The by-law amendment is effective immediately. In accordance with Canada Business Corporations Act, the amendment will be subject to confirmation by shareholders at the Company’s next shareholder meeting. The amendment will apply to that meeting, unless it is not confirmed by shareholders. The amendment, containing the full details of the advance notice provisions, is being filed under the Company’s profile on SEDAR at www.sedar.com.

Societe Generale Credit Facility

In December 2011, the Company entered into a revolving credit agreement. The facility, which was initially a $20 million facility, is subject to interest at the London Interbank Offered Rate (“LIBOR”) plus 350 basis points for an initial three year term. On February 28, 2013, based primarily upon the suspension of mining operations at the Troy Mine, the Company and Societe Generale agreed to suspend the facility for an initial six month period. There has been no draw down on the facility and no silver or copper hedging is currently in place.

John Shanahan, President and CEO noted, “Despite the difficulties we have recently encountered at the Troy Mine, we remain focused on our goal of being the safest and best operator we can be at Troy, and to bringing the Rock Creek Project to fruition. We have both the financial resources and experienced workforce to meet our goals. We thank our shareholders, our employees, and the communities of northwest Montana for their patience and support.”

As previously announced, a conference call to discuss 2012 financial results is scheduled for Tuesday, March 12, 2013 at 11:30 am (Eastern Daylight Time). To join the conference call dial 1 (888) 231-8191 or 1 (647) 427-7450 internationally. The conference call and all questions and answers will be recorded and made available until March 19, 2013. To listen to the recording, call toll free 1 (855) 859-2056 or 1 (416) 849-0833 and enter the access code 92049271.


About Revett
Revett, through its subsidiaries, owns and operates the producing Troy Mine in Lincoln County, Montana and development-stage Rock Creek Project located in Sanders County, Montana, USA. The proven reserves at the Troy Mine and significant resources at the Rock Creek project form the basis of our plan to become a premier mid-tier base and precious metals producer. Revett plans on expanding production through exploration in and around its current properties, as well as through targeted business combinations of advanced stage projects.

John Shanahan
President & CEO

For more information, please contact: Monique Hayes, Corporate Secretary/Director Investor Relations at: (509) 921-2294 or visit our website at www.revettminerals.com.

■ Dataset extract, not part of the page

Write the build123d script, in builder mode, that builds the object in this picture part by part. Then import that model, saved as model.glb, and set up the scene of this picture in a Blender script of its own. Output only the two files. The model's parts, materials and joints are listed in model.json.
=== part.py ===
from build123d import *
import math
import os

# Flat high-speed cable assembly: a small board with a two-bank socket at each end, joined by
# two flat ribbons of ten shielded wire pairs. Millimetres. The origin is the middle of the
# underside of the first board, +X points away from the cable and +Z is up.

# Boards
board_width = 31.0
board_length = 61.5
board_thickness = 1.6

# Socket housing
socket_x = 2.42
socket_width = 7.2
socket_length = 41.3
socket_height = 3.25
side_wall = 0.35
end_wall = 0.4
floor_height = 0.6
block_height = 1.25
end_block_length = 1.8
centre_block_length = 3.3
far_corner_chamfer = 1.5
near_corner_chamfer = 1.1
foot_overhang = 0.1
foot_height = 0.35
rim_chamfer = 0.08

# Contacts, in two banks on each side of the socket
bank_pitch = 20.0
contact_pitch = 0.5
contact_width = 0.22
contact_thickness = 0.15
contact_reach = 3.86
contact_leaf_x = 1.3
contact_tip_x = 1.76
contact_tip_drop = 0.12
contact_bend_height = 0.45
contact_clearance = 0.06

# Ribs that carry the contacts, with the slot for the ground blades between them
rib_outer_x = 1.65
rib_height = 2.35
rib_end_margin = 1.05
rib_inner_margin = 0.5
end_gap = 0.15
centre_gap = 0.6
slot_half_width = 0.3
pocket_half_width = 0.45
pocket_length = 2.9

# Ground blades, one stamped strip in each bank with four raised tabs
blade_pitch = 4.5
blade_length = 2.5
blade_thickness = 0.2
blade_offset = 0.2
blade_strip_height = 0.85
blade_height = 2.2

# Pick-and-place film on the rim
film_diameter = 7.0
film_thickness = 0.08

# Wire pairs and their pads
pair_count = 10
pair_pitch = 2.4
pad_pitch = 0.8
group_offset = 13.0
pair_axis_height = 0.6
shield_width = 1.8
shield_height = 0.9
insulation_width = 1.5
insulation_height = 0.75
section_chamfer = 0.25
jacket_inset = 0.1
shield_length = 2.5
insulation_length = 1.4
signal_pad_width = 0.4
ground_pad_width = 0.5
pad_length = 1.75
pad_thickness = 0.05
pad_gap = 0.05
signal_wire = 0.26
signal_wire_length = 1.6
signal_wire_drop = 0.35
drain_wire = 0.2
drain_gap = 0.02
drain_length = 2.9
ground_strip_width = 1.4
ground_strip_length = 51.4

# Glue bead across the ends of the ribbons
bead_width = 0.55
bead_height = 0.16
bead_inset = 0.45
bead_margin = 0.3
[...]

Except for the statements of historical fact contained herein, the information presented in this news release may contain "forward-looking information" within the meaning of applicable Canadian securities legislation and "forward-looking statements" within the meaning of The Private Securities Litigation Reform Act of 1995. Generally, these forward looking statements can be identified by the use of forward-looking terminology such as "expects", or "does not expect", "is expected", "is not expected", "budget", "plans", "schedule", "estimates", "forecasts", "intends", "anticipates", "or does not anticipate" or "believes" or variations of such words and phrases or state that certain actions, events or results "may", "could", "would", "might" or "will", "occur" or "be achieved". Forward-looking statements contained in this news release include but are not limited to statements with respect to estimated mine life and the Company’s expectation that Troy Mine operations will resume in the second quarter of 2013. Actual Results at the Troy Mine will depend upon the results of the assessments conducted, the views of MSHA and decisions made by management having regard to the nature of the geotechnical conditions and the safety of the Revett Employees. Actual results at Rock Creek could be affected by additional legal challenges and permitting for the Rock Creek project as well as those factors discussed in the section entitled "Risk Factors" in the Form 10-K filed on SEDAR at www.sedar.com and with the SEC on EDGAR. Although the Company has attempted to identify important factors that could cause actual results to differ materially, there may be other factors that cause results not to be as anticipated, estimated or intended. There can be no assurance that such statements will prove to be accurate results and future events could differ materially from those anticipated in such statements. Accordingly, readers should not place undue reliance on forward-looking statements. Revett does not undertake to update any forward-looking statements except as required under applicable securities laws.